Yeah. I had this thought, I don’t want to study economics and finance. It’s not for me. I’ve got good high school grades, I can always come back as a mature student. I’m just going to drop out and not waste anybody’s time. My high school was pretty unimpressed by that and I think they even called my parents. My parents weren’t super impressed. But I said to them, Look guys, I can be a dive instructor and someone will pay me to go diving every day in the amazing ocean, and it doesn’t have to be forever, but I can do it for another year or two and then if I want to go to university I’ll know exactly what I want to study. And then my parents were like, “Okay, cool. Good work, Tom.”
You spoke about how you did the dive courses but you still had this feeling of, This is not enough. Can you talk a little more about that feeling?
I guess as a dive master you get paid to guide people underwater, so you can be like, Look guys, there’s a turtle! When I was working in Zanzibar the water was beautiful and warm, there were magic beaches, it was a super fun place to live as a 21-year-old. It was a really fun, cruisey life. We were partying most nights and I was surrounded by a great crew. But every now and then I thought, You know what, this is fun, but there’s no challenge, really. Mostly you just kind of tour guide underwater and show people marine life.

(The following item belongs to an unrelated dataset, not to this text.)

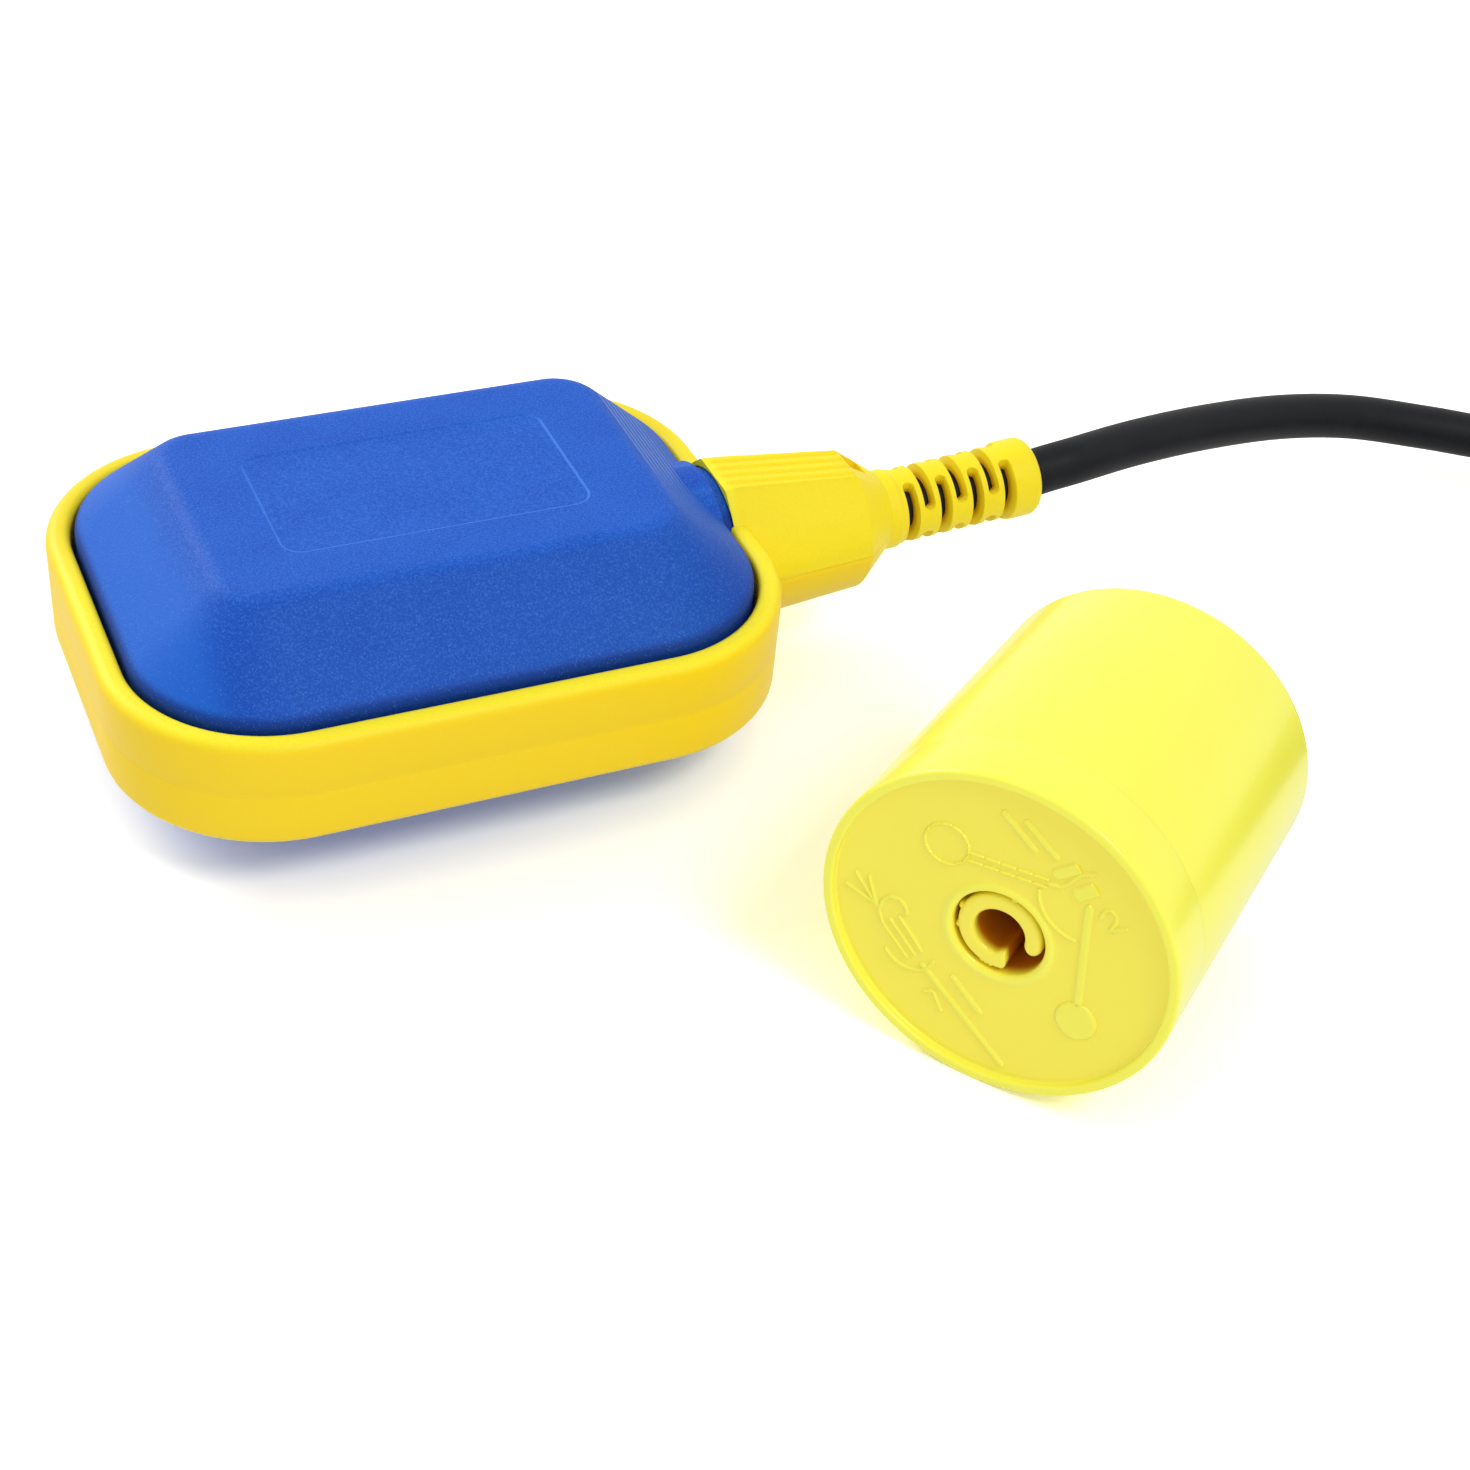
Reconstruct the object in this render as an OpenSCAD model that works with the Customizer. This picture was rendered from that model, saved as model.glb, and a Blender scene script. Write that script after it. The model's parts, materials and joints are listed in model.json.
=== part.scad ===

And we lived right next to the fish market, which is kind of a poignant point, I guess. You’d just see so many sharks, manta ray and billfish — marlin, sailfish and swordfish, and every time we went I thought, This is so sad. Because I’d never seen these animals in the wild in my life. And I said to the people in the fish market, Guys, if you can take me there, and show me where they are, tourism will pay you, forever, not just a once-off fishing fee. Locals weren’t too keen on that. But I felt like I wanted to be doing more than just showing people what was underwater. That was a turning point, I guess. I needed more than to just be an underwater tour guide. I felt like if I was teaching I would have a captive audience where I could be like, “Look, it’s really important to be custodians of the water. This is how you dive but we’re going to do it respectfully where we’re not touching, we’re not taking, we’re not harassing.”
So, basically, you found a way to connect with not just something that you loved doing, but something where you felt a sense of purpose.
I’ve always been way more interested in talking to people about the conservation side of wildlife. You know, you can work on whale shark boats and be like, “These are whale sharks. The largest ever was eighteen metres.” Or you can be like, “These are whale sharks. They’re critically endangered. They’re understudied and overfished, this is what we can do to help.”
And what do you love about the life that you have now?
I love the expedition ship work because you get to go to amazing places and show people how pristine it is when people aren’t involved or when they’re well-managed, which is really nice. And then I love the SunButter side of things because we get to choose where our profit goes. It’s not much profit, but we can turn around and we’ll give some money to bushfire relief, or to wildlife, or we can donate it to conservation projects that we believe in. Just having your own business and having control over where your profit goes. It’s so nice as well, knowing we’re creating a product that is a necessity — people have to wear sunscreen. But we’re removing that plastic issue, because as we know, the plastic that sunscreen comes in can’t be recycled or broken down and goes to landfill. We’re providing something that’s not damaging to marine environments, as well. I think that’s something that we’re pretty stoked about: providing a necessity that doesn’t cause any damage to anybody or any thing. That’s something we’re proud of.